Jenderal Besar Sudirman dan Silat Banjaran

Jumat, 22 Januari 2016 00:20 WIB
Editor: Galih Prasetyo
 Copyright:
Pencak ragawi dan batin

50 km dari kota Purbalingga terdapat pesanteran yang dikelola olah seorang jawara pencak silat setempat bernama Kyai Haji Busyro Syuhada. Saat itu, Kyai Busro bukan dikenal sebagai jawara pencak silat melainkan pendekar pencak ragawi dan batin. Nama Kyai Busro saat itu sudah tersohor di Purbalingga. Kelak rintisan dari Kyai Busro ini dikenal dengan nama perguruaan Tapak Suci.

Gunakan transportasi seadanya, Dirman muda yang saat itu berstatus sebagai guru berkunjung dari desanya di Karangjati menuju desa Binorong, tempat pesantren tersebut berada. Dirman kala itu menempuh 25,1 km itu untuk bisa sampai ke pesantren tersebut. 

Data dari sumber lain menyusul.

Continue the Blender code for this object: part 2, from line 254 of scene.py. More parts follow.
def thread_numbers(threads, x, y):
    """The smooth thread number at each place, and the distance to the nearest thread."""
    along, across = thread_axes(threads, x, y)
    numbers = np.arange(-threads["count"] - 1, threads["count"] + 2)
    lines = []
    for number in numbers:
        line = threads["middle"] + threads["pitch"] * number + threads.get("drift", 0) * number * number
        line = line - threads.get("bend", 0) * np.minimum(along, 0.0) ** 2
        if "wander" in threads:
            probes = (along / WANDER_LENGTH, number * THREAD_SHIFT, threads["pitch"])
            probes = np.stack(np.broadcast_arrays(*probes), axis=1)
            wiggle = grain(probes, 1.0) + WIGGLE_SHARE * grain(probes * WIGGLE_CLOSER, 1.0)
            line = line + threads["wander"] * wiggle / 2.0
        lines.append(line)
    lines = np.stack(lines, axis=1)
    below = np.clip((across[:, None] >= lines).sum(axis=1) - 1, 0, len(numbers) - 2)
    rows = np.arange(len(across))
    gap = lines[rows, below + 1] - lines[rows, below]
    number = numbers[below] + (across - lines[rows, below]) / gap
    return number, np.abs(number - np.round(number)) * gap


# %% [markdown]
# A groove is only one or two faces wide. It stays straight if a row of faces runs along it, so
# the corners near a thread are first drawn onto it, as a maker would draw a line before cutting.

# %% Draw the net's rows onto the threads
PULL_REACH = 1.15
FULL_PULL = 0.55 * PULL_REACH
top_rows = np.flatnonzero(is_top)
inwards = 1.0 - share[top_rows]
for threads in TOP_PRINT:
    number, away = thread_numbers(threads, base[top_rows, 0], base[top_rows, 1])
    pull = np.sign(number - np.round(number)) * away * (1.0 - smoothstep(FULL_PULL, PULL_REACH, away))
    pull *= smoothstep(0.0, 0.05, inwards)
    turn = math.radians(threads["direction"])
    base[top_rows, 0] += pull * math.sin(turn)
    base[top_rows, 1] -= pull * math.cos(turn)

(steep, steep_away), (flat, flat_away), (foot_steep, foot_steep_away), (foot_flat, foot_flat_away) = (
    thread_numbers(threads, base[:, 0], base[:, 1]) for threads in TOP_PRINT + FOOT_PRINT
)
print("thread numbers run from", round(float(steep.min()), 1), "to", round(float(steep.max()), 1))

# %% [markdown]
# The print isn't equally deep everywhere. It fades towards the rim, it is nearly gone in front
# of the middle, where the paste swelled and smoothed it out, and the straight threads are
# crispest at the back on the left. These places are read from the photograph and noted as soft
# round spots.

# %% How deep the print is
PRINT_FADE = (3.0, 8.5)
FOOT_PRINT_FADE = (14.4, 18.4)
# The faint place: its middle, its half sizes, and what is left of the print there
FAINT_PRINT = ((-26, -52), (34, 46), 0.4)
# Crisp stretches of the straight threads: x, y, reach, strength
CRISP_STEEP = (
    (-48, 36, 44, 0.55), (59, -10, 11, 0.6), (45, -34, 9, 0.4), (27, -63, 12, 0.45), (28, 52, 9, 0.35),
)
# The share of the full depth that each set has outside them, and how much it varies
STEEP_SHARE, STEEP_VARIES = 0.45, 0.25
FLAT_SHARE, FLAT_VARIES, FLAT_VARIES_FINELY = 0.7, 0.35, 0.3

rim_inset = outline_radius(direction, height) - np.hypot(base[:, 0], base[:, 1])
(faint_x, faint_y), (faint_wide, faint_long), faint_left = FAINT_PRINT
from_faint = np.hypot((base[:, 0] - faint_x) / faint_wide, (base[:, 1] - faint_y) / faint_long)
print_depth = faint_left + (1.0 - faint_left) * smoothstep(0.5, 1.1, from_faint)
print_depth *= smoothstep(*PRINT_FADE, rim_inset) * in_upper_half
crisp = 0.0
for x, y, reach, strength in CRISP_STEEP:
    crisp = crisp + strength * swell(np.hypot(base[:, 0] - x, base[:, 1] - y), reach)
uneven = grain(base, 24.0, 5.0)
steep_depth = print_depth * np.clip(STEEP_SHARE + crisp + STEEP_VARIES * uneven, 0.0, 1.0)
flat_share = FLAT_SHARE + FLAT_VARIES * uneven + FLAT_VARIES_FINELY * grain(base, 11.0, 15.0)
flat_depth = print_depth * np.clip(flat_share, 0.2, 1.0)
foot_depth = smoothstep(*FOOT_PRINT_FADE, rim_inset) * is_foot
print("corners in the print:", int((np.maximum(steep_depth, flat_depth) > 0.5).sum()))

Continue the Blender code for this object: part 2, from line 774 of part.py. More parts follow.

Sesampai disana, Kyai Busro langsung melihat ada hal istimewa di diri Dirman muda. Kyai Busro pun meminta Dirman muda untuk bersedia tinggal di pesantrennya. Dirman muda menyambutnya dengan antusias. 

Dirman yang kala itu berusia 25 tahun kemudian dapat perlakuan istimewa dari sang Kyai. Ia diberi asisten khusus serta diajarkan jurus-jurus silat yang dikemudian hari lebih dikenal dengan nama pencak silat Aliran Banjaran. 

Secara fisik, Dirman muda mendapat gemblengan secara fisik. Gemblengan terhadap Sudirman sepintas memiliki kemiripan pola didikan silat dalam film Mandarin, seperti: Shaolin Temple. Murid dilatih ilmu silat dan juga disuruh melakukan olahraga yang menguras fisik.

Tempaan fisik ini membuahkan hasil. Saat bergerilya, Jenderal Sudirman memiliki daya tahan fisik yang mengagumkan. Ia masih mampu bertahan meski penyakit paru-paru menyerangnya, hebatnya lagi ia masih kuat memimpin dari atas tandu untuk terus gelorakan perlawanan ke penjajah.